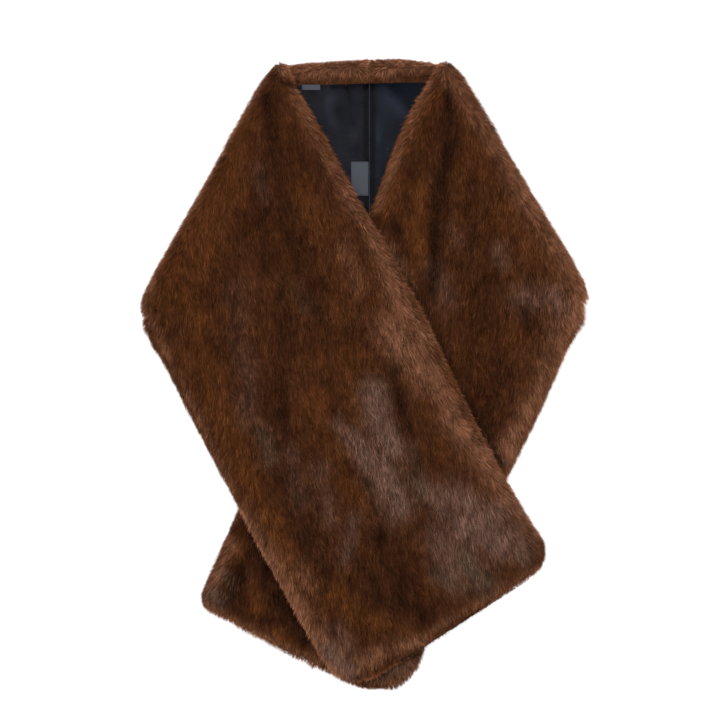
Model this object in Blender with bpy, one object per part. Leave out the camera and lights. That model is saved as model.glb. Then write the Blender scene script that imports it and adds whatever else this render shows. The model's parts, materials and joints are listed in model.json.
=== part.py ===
"""A lined fur stole laid flat: a long strip folded at both shoulders, its ends crossed below a V neck.

Metres, +Z up. It lies on z = 0 with its neck edge towards +Y, and its box is centred over the origin.
"Left" and "right" are the halves as seen from above. Each half runs from the centre back seam out to a
shoulder fold, round the fold, and down across the front. The left half crosses over the right one.
Heights and plan sizes below are in millimetres.
"""

import math

import bmesh
import bpy
import numpy as np

MILLIMETRE = 0.001

# Heights of the layers
BACK_PILE = 8.0  # pressed between the table and the fronts
FRONT_PILE = 15.0
PRESSED_PILE = 9.0  # the right front where the left front lies on it
RIM_SHARE = 0.35  # the widest point of a fur edge, as a share of the pile above the backing
LINING_THICKNESS = 1.0
SEAM_GAP = 0.3
LAYER_GAP = 1.1  # the space between two linings, where the woven label lies
LABEL_THICKNESS = 0.5

# Edges and folds
FUR_EDGE = 15.0  # how far in a fur edge is rounded
UNDER_EDGE = 6.0
HEM_TURN = 12.0  # fur turned to the lining side along every edge
NECK_TURN = 29.0  # the wide roll of fur along the back of the neck
NECK_ROLL = 7.5  # height of that roll above the backing
NECK_ROLL_FULL = 48.0  # distance from the centre back to which the roll keeps its height
NECK_ROLL_END = 86.0
TURN_RADIUS = 3.5  # of the backing round a shoulder fold
TURN_STEPS = 8
TURN_TAPER = 30.0  # distance from the hem in which the rolled fold draws in
TURN_TAPERED = 0.7  # share of its bulge left at the hem
FOLD_SETTLES = 40.0  # distance from the fold at which the front lies flat on the back
CORNER_RADII = {"left": (33.0, 54.0), "right": (17.0, 58.0)}  # of each end, at its neck and its hem edge
DRAPE_WIDTH = 60.0  # how far a panel takes to come down past the edge that holds it up
PRESS_REACH = 12.0  # how far past the left front's edge the right front's fur stays pressed
PRESS_WIDTH = 24.0
BLUNT = 0.08  # share of the thickness left at the outermost edge of an end
ROLL_TOP = 0.45  # where the turned fur is highest, at most, as a share of its width
LAYER_BLEND = 8.0  # how sharply the left front passes from one support to the next
FAR = 1e6

LINED = SEAM_GAP + LINING_THICKNESS
BACK_STACK = BACK_PILE + LINED + LAYER_GAP
FRONT_STACK = LINED + PRESSED_PILE + 0.6
SLOPE_ROOM = 2.2  # more room between the fronts where both slope down past the back's hem
SLOPE_STARTS = 0.5 * DRAPE_WIDTH
SLOPE_ENDS = 1.4 * DRAPE_WIDTH
TURN_HEIGHT = BACK_PILE + TURN_RADIUS

# Plan of the strip, a row for each section: neck edge x and y, then hem edge x and y.
# The last row of each back is its shoulder fold, from which the front's rows go on.
BACK_SECTIONS = {
    "left": ((8.2, 377, 8.2, 82), (-44, 374, -127, 81), (-90, 370, -259, 72)),
    "right": ((8.6, 377, 8.6, 82), (52, 377, 134, 86), (91, 371, 262, 88)),
}
FRONT_SECTIONS = {
    "left": (
        (-81, 344, -258, 45),
        (-53, 295, -238, 10),
        (-14, 221, -211, -44),
        (29, 149, -182, -100),
        (70, 74, -153, -153),
        (106, -1, -125, -207),
        (143, -77, -95, -260),
        (185, -151, -65, -314),
        (233, -226, -23, -390),
    ),
    "right": (
        (80, 351, 261, 60),
        (50, 294, 244, 23),
        (19, 212, 219, -35),
        (-14, 131, 191, -93),
        (-50, 52, 161, -151),
        (-87, -28, 133, -208),
        (-123, -108, 104, -266),
        (-159, -188, 77, -325),
        (-199, -278, 41, -401),
    ),
}
OUTWARDS = {"left": -1.0, "right": 1.0}

# How finely the solids are cut
BACK_STEPS = 5
FRONT_STEPS = 26
PANEL_STEPS = 11
FUR_EDGE_ANGLES = (24, 46, 68)  # degrees round the edge of the pile
ROLL_ANGLES = (35, 62, 90)  # degrees up the outer half of the turned fur
ROLL_FALLS = (0.55, 0.9, 1.0)  # shares of the way down its inner half
END_SPACING = 6.0  # least distance between a regular section and the first row below
END_ROWS = (0.0, 1.2, 4.0, 8.0, HEM_TURN - 0.5, HEM_TURN, HEM_TURN + 0.6, 18.0, 26.0, 38.0, 54.0)

# Labels on the lining, a row for each: name, middle x, middle y, width, height
LABEL_ROWS = (
    ("neck_label", -3.3, 232.8, 21.0, 41.0),
    ("care_label", -61.8, 342.6, 22.0, 6.6),
)

# Colour, roughness of each material
MATERIALS = {
    "fur": ((0.075, 0.031, 0.015), 0.75),
    "lining": ((0.021, 0.021, 0.029), 0.45),
    "label": ((0.075, 0.08, 0.1), 0.6),
}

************

▶ **Task description**: Return, please, the lines of the data from the first through the line containing "below a V neck.", both kept, exactly as they stand and nothing more.

▶ **Written answer**:
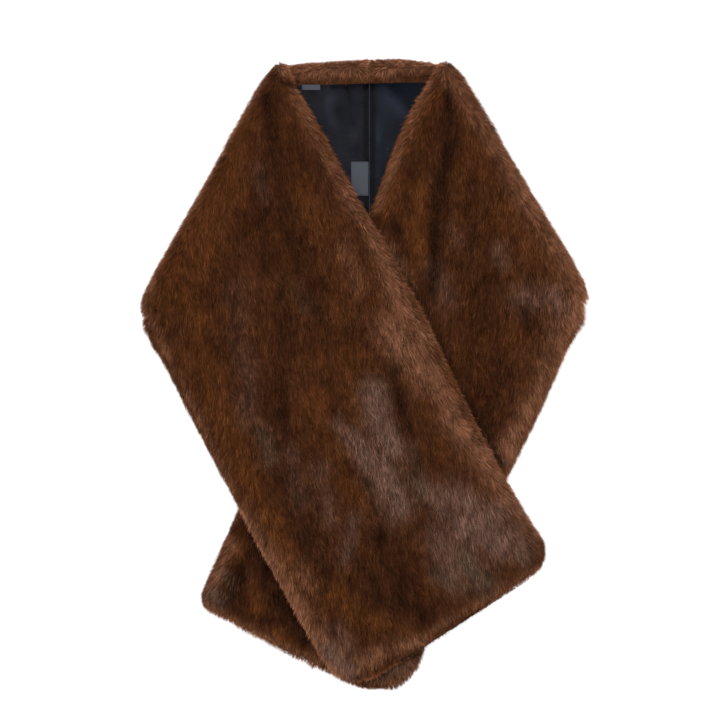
Model this object in Blender with bpy, one object per part. Leave out the camera and lights. That model is saved as model.glb. Then write the Blender scene script that imports it and adds whatever else this render shows. The model's parts, materials and joints are listed in model.json.
=== part.py ===
"""A lined fur stole laid flat: a long strip folded at both shoulders, its ends crossed below a V neck.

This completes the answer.